Der Auftakt der Imaginale 2020 im Stuttgarter Fitz zeigt, wie mitreißendes Figurentheater geht.
erschienen am 04.02.2020 von Brigitte Jähnigen bei StZN
Wenn das Unsagbare in tragikomische Bilder gefasst ist, der Traum vom Fliegen mit Genuss scheitert und die Dunkelheit den Kindern keine Angst mehr macht, dann darf man den Auftakt der Imaginale 2020 in Stuttgart einen uneingeschränkten Erfolg nennen. So hat das begeisterte Publikum schon gleich zu Beginn des Internationalen Theaterfestivals animierter Formen erlebt, wie berührend und mitreißend das Figurentheater in seiner zeitlichen und inhaltlichen Dichte sein kann.
Eingeladen ins Stuttgarter Zentrum für Figurentheater (Fitz) waren diesmal schon die Allerjüngsten: Das belgische Ensemble „Theater de Spiegel“ entführt sie mit der Produktion „Nocturama“ in die Nacht. Atemlose Stille dominiert den fastdunklen Bühnenraum. In dämmerigen Kästen wohnen Kuscheltiere. Stijn Saveniers spielt Cello, Peter Mercks Klarinette. Johan Dils flüstert, raunt und zirpt in mehreren Sprachen lyrische Verse. Eule, Faultier und Giraffe erwachen zum Leben und tanzen.
Fasziniert schauen, hören und staunen die Kinder im Krabbelalter auf die magische, verträumt und beruhigend wirkende Welt. „Nocturama“ ist ein mutiger und höchst gelungener Versuch, Kindern die allseits bekannte Angst vor der Dunkelheit zu nehmen.
Die Zauberkraft der Musik spielt auch eine wichtige Rolle im Leben dreier Schwestern in der Inszenierung von „The House by the Lake“ von Yael Rasooly & Yaara Goldring aus Israel.
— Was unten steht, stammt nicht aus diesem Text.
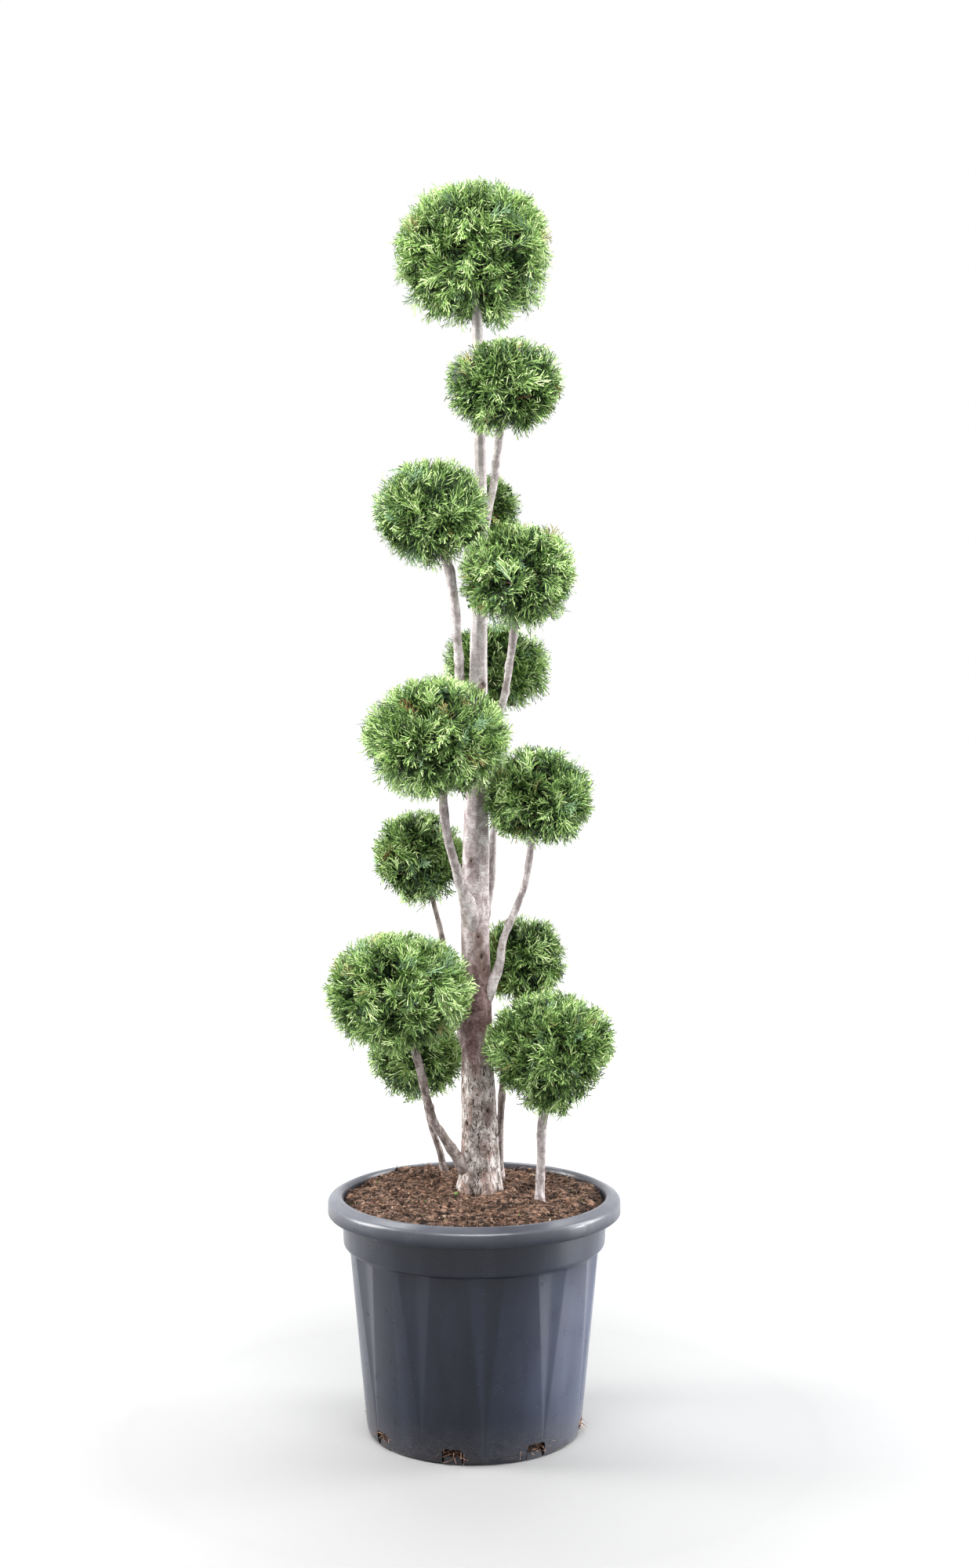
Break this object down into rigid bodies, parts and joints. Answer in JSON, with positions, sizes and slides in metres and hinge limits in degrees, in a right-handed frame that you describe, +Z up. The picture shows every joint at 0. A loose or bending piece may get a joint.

Immer wieder fantasieren die Mädchen, in ihrem Versteck auf dem Dachboden ein Triokonzert von Franz Schubert zu üben, in selbst gestellten Lektionen Vokabeln zu trainieren, sich mit ihren Puppen mit dem Spiel „Die Reise nach Jerusalem“ abzulenken. Doch die Erinnerung an ihre bürgerliche Welt wird stets durch kollektives Marschieren Stiefel tragender Menschen zerstampft. Draußen die Realität, drinnen der Versuch, ohne die Eltern zu überleben.
„The House by the Lake“ ist eine exemplarische Geschichte dreier jüdischer Kinder in der Mitte Europas während der Nazizeit. Ein Experiment der Enkelgeneration von Shoah-Überlebenden, dem es gelingt, Unsagbares mit einer kabarettistischen Nummern-Show in tragikomischen Bildern zu fassen. Yael Rasooly, Edna Blilious und Rinat Sterenberg sind großartige Komikerinnen. Sie verwandeln ihre Figuren in Kaukautzky-Puppen, werden durch diese kopflosen Wesen zu obskuren Mischlingen aus Mensch und Puppe. Und ständig kippt die Stimmung zwischen heiter und angstvoll bis zum bitteren Finale.
Aus Frankreich hat die Truppe „L’ insolite mécanique“ dem Festivalpublikum im Landesmuseum Württemberg eine Welt graziler mechanischer Skulpturen mitgebracht. Belebt durch Erzählungen der Figurenbauerin und Spielerin Magali Rousseau und die Live-Musik von Stéphane Diskus, setzen sich die geflügelten und vierfüßigen Figuren mit Spindelarmen und Ameisenaugen in drehende, torkelnde und gleitende Bewegung. Mit Pilotenbrille auf den Augen, dirigiert Magali Rousseau einen subtilen, der Erdanziehungskraft des Globus geschuldeten Schöpfungsakt.